Requirements
Reproduce exactly the section that begins at the line containing "for node in" and ends at the line containing "# up, and back toward the photographer.", both lines included; omit all other lines.

═══

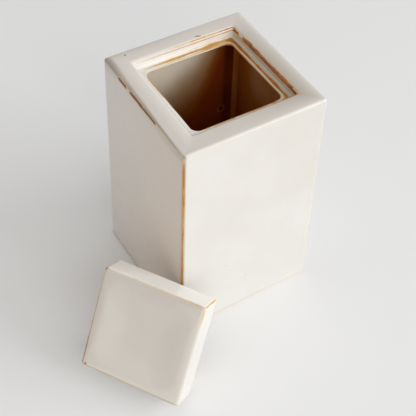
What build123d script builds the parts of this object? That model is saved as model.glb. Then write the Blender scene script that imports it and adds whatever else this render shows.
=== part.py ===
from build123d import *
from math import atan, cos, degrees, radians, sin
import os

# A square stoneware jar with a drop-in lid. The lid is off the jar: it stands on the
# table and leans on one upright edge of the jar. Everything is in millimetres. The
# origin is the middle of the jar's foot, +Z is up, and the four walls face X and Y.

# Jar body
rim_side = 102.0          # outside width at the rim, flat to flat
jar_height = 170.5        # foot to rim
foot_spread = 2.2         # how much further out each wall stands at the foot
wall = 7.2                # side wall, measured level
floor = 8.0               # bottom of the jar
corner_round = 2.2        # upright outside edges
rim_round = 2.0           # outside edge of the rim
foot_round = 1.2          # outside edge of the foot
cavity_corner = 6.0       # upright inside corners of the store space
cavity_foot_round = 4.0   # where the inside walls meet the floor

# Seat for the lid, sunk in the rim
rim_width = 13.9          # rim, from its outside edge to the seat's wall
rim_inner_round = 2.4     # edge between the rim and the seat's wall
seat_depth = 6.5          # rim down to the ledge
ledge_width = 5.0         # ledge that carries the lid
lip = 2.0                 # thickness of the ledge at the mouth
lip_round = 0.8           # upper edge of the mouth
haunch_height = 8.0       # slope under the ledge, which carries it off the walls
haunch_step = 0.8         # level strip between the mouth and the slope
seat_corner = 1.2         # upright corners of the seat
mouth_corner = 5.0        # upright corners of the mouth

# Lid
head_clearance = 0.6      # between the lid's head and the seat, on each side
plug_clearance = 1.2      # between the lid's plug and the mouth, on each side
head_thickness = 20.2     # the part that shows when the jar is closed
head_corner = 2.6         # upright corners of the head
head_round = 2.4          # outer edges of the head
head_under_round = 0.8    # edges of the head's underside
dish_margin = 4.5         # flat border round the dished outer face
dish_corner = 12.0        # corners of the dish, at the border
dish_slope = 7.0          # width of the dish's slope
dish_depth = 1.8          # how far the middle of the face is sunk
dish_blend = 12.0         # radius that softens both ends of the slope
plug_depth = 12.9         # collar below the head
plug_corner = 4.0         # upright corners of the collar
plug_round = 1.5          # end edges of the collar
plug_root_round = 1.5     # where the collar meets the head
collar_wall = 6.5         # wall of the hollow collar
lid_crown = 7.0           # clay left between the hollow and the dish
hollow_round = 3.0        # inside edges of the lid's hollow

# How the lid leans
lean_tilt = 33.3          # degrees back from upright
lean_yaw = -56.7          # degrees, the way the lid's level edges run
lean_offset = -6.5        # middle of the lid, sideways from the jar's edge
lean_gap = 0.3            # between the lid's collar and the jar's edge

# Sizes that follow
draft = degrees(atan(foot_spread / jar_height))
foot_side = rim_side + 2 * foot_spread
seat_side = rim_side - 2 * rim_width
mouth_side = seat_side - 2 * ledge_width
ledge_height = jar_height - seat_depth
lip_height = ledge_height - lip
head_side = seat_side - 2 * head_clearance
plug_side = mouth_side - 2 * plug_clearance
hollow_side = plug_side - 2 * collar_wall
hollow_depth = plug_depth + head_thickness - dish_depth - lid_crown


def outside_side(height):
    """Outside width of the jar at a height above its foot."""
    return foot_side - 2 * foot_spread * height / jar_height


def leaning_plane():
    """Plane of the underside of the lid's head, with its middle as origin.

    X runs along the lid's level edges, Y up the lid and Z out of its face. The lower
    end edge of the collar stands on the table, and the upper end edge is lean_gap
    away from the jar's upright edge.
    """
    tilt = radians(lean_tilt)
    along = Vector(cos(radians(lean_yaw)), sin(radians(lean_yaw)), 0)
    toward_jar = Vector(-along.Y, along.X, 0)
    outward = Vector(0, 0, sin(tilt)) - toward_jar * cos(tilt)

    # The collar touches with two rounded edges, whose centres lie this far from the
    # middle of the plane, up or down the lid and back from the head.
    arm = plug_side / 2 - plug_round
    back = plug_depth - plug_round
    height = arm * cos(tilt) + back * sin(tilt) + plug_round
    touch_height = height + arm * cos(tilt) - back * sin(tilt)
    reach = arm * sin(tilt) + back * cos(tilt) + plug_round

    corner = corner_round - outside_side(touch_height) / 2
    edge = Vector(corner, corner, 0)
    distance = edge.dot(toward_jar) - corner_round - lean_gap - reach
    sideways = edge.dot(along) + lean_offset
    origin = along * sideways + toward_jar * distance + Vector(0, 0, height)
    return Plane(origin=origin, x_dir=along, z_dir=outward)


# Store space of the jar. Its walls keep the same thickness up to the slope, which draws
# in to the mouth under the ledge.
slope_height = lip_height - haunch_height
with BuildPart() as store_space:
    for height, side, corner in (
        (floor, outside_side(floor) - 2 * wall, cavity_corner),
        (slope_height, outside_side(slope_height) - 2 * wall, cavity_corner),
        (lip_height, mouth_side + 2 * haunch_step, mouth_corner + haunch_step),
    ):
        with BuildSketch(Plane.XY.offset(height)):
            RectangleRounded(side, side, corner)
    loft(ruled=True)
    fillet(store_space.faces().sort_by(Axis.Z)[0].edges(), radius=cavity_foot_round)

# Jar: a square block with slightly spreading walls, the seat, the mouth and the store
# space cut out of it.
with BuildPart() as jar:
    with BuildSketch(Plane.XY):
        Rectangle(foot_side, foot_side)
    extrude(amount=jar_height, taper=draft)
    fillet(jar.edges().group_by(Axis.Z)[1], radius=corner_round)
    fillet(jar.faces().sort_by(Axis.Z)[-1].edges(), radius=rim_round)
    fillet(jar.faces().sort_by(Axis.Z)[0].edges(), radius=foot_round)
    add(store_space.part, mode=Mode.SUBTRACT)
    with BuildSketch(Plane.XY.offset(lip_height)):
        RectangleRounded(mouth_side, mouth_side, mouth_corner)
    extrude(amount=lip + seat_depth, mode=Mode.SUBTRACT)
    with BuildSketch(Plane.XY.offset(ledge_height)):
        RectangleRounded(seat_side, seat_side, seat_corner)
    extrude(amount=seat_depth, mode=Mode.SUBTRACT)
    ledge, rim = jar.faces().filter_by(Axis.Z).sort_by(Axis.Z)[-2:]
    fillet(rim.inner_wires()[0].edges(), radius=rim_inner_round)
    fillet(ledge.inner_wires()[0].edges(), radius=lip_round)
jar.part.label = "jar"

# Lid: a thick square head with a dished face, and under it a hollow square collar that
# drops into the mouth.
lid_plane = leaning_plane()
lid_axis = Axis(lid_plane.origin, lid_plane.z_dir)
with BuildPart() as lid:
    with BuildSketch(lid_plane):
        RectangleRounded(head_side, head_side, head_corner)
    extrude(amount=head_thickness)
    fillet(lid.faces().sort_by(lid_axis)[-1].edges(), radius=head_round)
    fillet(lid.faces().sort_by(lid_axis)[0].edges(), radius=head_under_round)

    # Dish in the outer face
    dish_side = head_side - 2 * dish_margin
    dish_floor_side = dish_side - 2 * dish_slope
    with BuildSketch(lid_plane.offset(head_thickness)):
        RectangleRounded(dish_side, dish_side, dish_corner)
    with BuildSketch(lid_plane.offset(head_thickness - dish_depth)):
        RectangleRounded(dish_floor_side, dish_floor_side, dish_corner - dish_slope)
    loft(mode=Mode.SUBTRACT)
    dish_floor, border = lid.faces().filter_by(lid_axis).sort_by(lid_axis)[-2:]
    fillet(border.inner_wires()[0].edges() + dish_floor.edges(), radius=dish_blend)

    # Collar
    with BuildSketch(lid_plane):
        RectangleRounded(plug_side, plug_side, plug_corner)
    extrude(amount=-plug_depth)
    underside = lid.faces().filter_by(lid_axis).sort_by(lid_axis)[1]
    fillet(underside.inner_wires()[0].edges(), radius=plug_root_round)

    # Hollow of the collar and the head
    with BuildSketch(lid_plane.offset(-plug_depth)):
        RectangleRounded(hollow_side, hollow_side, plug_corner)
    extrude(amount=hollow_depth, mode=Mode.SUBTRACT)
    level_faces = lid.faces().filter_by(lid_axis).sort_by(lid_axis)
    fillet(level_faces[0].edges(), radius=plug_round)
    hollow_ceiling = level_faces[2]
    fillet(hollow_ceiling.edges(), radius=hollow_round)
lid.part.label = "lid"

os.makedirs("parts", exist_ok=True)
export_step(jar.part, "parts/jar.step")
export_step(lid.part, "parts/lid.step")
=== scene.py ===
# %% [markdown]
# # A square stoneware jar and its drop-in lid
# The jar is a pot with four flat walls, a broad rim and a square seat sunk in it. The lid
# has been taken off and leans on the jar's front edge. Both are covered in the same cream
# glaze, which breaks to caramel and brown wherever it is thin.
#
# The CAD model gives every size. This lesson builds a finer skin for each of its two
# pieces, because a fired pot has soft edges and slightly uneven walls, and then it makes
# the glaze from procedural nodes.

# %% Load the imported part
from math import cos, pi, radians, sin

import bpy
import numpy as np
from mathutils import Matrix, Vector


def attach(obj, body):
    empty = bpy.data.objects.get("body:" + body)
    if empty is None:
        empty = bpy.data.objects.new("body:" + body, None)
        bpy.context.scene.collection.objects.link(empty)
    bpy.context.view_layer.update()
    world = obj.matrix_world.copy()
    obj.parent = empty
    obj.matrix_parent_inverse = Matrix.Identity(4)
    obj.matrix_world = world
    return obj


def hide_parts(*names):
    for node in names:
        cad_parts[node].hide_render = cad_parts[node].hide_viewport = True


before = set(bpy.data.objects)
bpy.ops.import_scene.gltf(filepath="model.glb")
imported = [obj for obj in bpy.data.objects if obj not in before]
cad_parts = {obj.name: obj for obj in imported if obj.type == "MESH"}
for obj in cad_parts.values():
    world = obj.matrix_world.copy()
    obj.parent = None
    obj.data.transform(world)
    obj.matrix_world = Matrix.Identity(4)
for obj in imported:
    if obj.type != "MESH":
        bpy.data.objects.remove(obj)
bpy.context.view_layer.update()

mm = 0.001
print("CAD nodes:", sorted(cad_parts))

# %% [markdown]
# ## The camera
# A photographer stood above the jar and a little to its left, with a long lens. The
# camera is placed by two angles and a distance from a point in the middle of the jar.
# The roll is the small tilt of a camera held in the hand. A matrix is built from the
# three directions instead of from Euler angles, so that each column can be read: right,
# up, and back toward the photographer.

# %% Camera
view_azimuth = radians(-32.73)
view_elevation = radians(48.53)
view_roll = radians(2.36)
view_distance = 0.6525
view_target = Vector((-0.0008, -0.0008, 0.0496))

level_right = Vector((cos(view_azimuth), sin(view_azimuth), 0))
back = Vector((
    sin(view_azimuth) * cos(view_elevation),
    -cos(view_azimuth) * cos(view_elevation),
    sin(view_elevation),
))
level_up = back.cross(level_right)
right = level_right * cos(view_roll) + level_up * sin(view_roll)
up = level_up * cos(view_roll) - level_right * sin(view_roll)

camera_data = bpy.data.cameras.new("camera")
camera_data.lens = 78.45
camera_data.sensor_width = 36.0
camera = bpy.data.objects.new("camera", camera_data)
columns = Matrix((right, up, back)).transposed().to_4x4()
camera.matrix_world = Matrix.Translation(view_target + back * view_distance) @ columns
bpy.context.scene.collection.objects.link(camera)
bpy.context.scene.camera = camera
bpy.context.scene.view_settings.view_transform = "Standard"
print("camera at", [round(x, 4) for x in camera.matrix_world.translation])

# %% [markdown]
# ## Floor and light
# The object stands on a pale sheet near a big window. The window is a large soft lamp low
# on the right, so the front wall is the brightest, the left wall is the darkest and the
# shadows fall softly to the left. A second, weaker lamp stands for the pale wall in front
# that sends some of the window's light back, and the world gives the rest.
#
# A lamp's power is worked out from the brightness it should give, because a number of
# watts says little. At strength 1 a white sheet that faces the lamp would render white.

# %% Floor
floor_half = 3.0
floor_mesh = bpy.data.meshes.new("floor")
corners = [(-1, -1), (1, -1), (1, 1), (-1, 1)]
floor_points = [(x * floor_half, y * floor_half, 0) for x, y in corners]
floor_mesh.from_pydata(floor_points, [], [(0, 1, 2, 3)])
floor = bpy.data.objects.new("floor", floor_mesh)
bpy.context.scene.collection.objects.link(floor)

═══

Task result
    for node in names:
        cad_parts[node].hide_render = cad_parts[node].hide_viewport = True


before = set(bpy.data.objects)
bpy.ops.import_scene.gltf(filepath="model.glb")
imported = [obj for obj in bpy.data.objects if obj not in before]
cad_parts = {obj.name: obj for obj in imported if obj.type == "MESH"}
for obj in cad_parts.values():
    world = obj.matrix_world.copy()
    obj.parent = None
    obj.data.transform(world)
    obj.matrix_world = Matrix.Identity(4)
for obj in imported:
    if obj.type != "MESH":
        bpy.data.objects.remove(obj)
bpy.context.view_layer.update()

mm = 0.001
print("CAD nodes:", sorted(cad_parts))

# %% [markdown]
# ## The camera
# A photographer stood above the jar and a little to its left, with a long lens. The
# camera is placed by two angles and a distance from a point in the middle of the jar.
# The roll is the small tilt of a camera held in the hand. A matrix is built from the
# three directions instead of from Euler angles, so that each column can be read: right,
# up, and back toward the photographer.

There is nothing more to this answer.